Advocates for expanded transit service in urban neighborhoods are turning to a new theme in their push for projects: Death.
In Somerville, where residents are clamoring for an extension of the Green Line, one group published a chart showing disproportionate death rates from air pollution-related disease in that city.
More people using electric trolleys means fewer people driving cars on Interstate 93 or taking diesel buses or commuter trains, said Wig Zamore, a member of Somerville Transit Equity Partnership, who assembled the data from the state Department of Public Health and passed it out at a recent meeting with state and MBTA officials.
''This is unquestioned in the scientific community today: There's a linear relationship between air pollution and mortality," said Zamore, who said neighboring communities such as Chelsea, Malden, and Revere can make a similar argument. ''If you're putting people in the greatest concentrations of population without putting in the transportation to clean up the air, you are basically signing a death warrant."
The language is unusually stark for activists trying to get an extension of a transit line. But the stakes have grown higher: Officials say that after three decades and billions in expansions, the T will expand no further.
Tonight in Malden, the Massachusetts Bay Transportation Authority goes on the road for the first of eight public hearings on a five-year construction plan that includes hardly any major system expansion. Beyond completing the Silver Line and restoring the Greenbush commuter rail, the T can't afford to add to the system, said General Manager Michael Mulhern. He said he wants to avoid being overextended like other large transit systems, resulting in fare hikes and service cuts.

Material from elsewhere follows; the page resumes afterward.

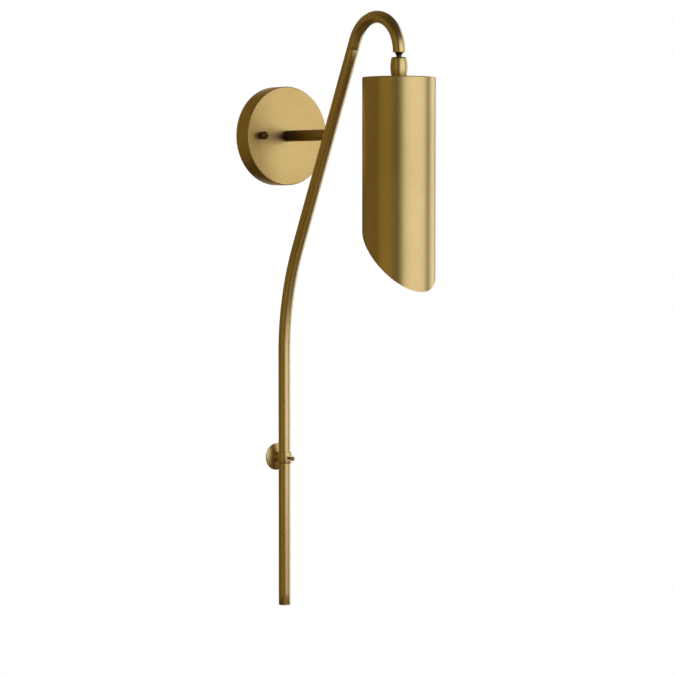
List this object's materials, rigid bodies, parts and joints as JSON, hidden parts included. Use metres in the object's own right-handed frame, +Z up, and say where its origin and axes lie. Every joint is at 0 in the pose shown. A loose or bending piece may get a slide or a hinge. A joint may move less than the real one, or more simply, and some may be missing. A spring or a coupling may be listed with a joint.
{
  "type": "picture light",
  "caption": "Wall-mounted picture light with a round canopy, long bent stem, gooseneck, ball swivel, slant-cut cylindrical shade and a sliding lower wall support.",
  "frame": {"origin": "centre of the canopy's rear rim, on the wall plane", "axes": "+Z up, +X to the right for someone facing the wall, +Y into the wall, so the light stands out towards -Y"},
  "size_m": [0.127, 0.2947, 0.7609],
  "materials": {
    "satin_brass": "fine brushed, aged, satin clear coat",
    "dark_brass": "aged brass, satin",
    "plain_brass": "plain, unfinished",
    "zinc_steel": "zinc plated",
    "green_screw": "green passivated",
    "connector_plastic": "moulded",
    "lead_insulation": "extruded insulation",
    "seat_plastic": "moulded nylon",
    "porcelain": "glazed",
    "plain_metal_cap": "plain aluminium",
    "opal_glass": "opal, satin",
    "light_strip": "coated strip"
  },
  "bodies": {
    "fixture": {"mounting_bracket": "zinc_steel", "bracket_studs": "zinc_steel", "ground_screw": "green_screw", "wire_connectors": "connector_plastic", "supply_leads": "lead_insulation", "canopy": "satin_brass", "arm_tube": "satin_brass", "arm_end_plug": "satin_brass", "arm_nipple": "zinc_steel", "arm_lock_washer": "zinc_steel", "arm_locknut": "zinc_steel", "stem_tube": "satin_brass", "stem_end_cap": "satin_brass", "stem_coupler": "satin_brass", "gooseneck_tube": "satin_brass", "gooseneck_bushing": "dark_brass"},
    "nut_left": {"canopy_nut_left": "dark_brass"},
    "nut_right": {"canopy_nut_right": "dark_brass"},
    "stud": {"swivel_stud": "dark_brass", "stud_clip": "zinc_steel"},
    "barrel": {"swivel_barrel": "satin_brass", "ball_seat": "seat_plastic", "seat_spring": "zinc_steel", "barrel_plug": "satin_brass"},
    "shade": {"shade_shell": "satin_brass", "shade_nipple": "zinc_steel", "shade_washer": "zinc_steel", "shade_locknut": "zinc_steel", "socket_cap": "zinc_steel", "socket_body": "porcelain", "socket_shell": "plain_brass", "socket_contact": "plain_brass", "socket_leads": "lead_insulation"},
    "lamp_contact": {"bulb_tip": "plain_metal_cap"},
    "lamp": {"bulb_cap": "plain_metal_cap", "bulb_glass": "opal_glass", "bulb_filament": "light_strip"},
    "support": {"foot_rosette": "satin_brass", "foot_post": "satin_brass", "stem_collar": "satin_brass"},
    "screw_shank": {"thumb_screw": "dark_brass"},
    "screw_knob": {"thumb_knob": "satin_brass"}
  },
  "joints": [
    {"name": "nut_left_turn", "type": "hinge", "parent": "fixture", "child": "nut_left", "pos_m": [-0.0421, -0.0255, 0], "axis": [0, -1, 0], "continuous": true},
    {"name": "nut_right_turn", "type": "hinge", "parent": "fixture", "child": "nut_right", "pos_m": [0.0421, -0.0255, 0], "axis": [0, -1, 0], "continuous": true},
    {"name": "stud_spin", "type": "hinge", "parent": "fixture", "child": "stud", "pos_m": [0, -0.2499, 0.0853], "axis": [0, 0, 1], "range_deg": [-170, 170]},
    {"name": "barrel_tilt", "type": "hinge", "parent": "stud", "child": "barrel", "pos_m": [0, -0.2499, 0.0853], "axis": [1, 0, 0], "range_deg": [-25, 25]},
    {"name": "shade_turn", "type": "hinge", "parent": "barrel", "child": "shade", "pos_m": [0, -0.2499, 0.0674], "axis": [0, 0, 1], "range_deg": [-170, 170]},
    {"name": "lamp_travel", "type": "slide", "parent": "shade", "child": "lamp_contact", "axis": [0, 0, -1], "range_m": [0, 0.01452]},
    {"name": "lamp_turn", "type": "hinge", "parent": "lamp_contact", "child": "lamp", "pos_m": [0, -0.2499, 0.0392], "axis": [0, 0, -1], "range_deg": [0, 1441]},
    {"name": "support_slide", "type": "slide", "parent": "fixture", "child": "support", "axis": [0, 0, 1], "range_m": [-0.18, 0.115]},
    {"name": "screw_travel", "type": "slide", "parent": "support", "child": "screw_shank", "axis": [0, -1, 0], "range_m": [0, 0.0014]},
    {"name": "screw_turn", "type": "hinge", "parent": "screw_shank", "child": "screw_knob", "pos_m": [0, -0.0354, -0.4175], "axis": [0, -1, 0], "range_deg": [0, 1009]}
  ],
  "couplings": [
    {"joint": "lamp_turn", "follows": "lamp_travel", "rad_per_m": 1731.4},
    {"joint": "screw_turn", "follows": "screw_travel", "rad_per_m": 12566}
  ]
}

The Romney administration has also balked at providing funding for any major expansion of the T, despite a 1990 agreement linking system expansion to the construction of the Big Dig. State officials have scheduled a public hearing for Dec. 14 at the State House to discuss substitutions for the projects listed in that pact, which include the Green Line extension, trolley service for Jamaica Plain, and a Red-Blue line connector in Boston, among others.
Philip Hailer -- spokesman for the Office of Commonwealth Development, which oversees major transportation planning -- said that the state takes any legitimate claims about air pollution and public health ''very seriously," but that the state wants to pick the transportation projects that deliver the most air quality benefit.
Zamore was undeterred. At a recent meeting attended by Mulhern and Robert Golledge, the commissioner of the state Department of Environmental Protection, Zamore placed a copy of the chart showing air pollution-related deaths on every seat.
The state is required to meet clean air goals under federal law, Zamore pointed out, and if the state fails to build transit projects that help meet those goals, the federal government could cut off all transportation funding. That is a scenario faced in recent years in Atlanta, Baltimore, and San Francisco.
Several studies have suggested a connection between air pollution and premature death, including one done by the Harvard School of Public Health, and most believe ''there is a direct link," said David Conroy, manager of air quality planning for the Environmental Protection Agency.
When setting air quality standards for power plants or diesel engine emissions, the EPA will do an analysis showing how many fewer people will die as a result of cleaner air. But virtually all such analysis is done on a regional basis, Conroy said.
''We don't predict by community," he said.
Mulhern said while expanding public transit helps clean the air, it might be a stretch to say it's a matter of life or death if one community does not get a transit line. ''It's an interesting way to promote transit investment," he said.
Mulhern said that the T's recently released Capital Investment Program report was more than 80 percent for maintaining and enhancing the existing network. He said he will not take on any new projects if he cannot maintain the current system.
The T is wrapping up two major projects. One is the second phase of the Silver Line -- the busway from South Station to the South Boston Waterfront, with eventual service to Logan Airport -- set to open Dec. 17. The other is the restoration of the Greenbush line to the South Shore, a $479 million project facing lawsuits and environmental problems and already projected to miss the initial 2006 completion date.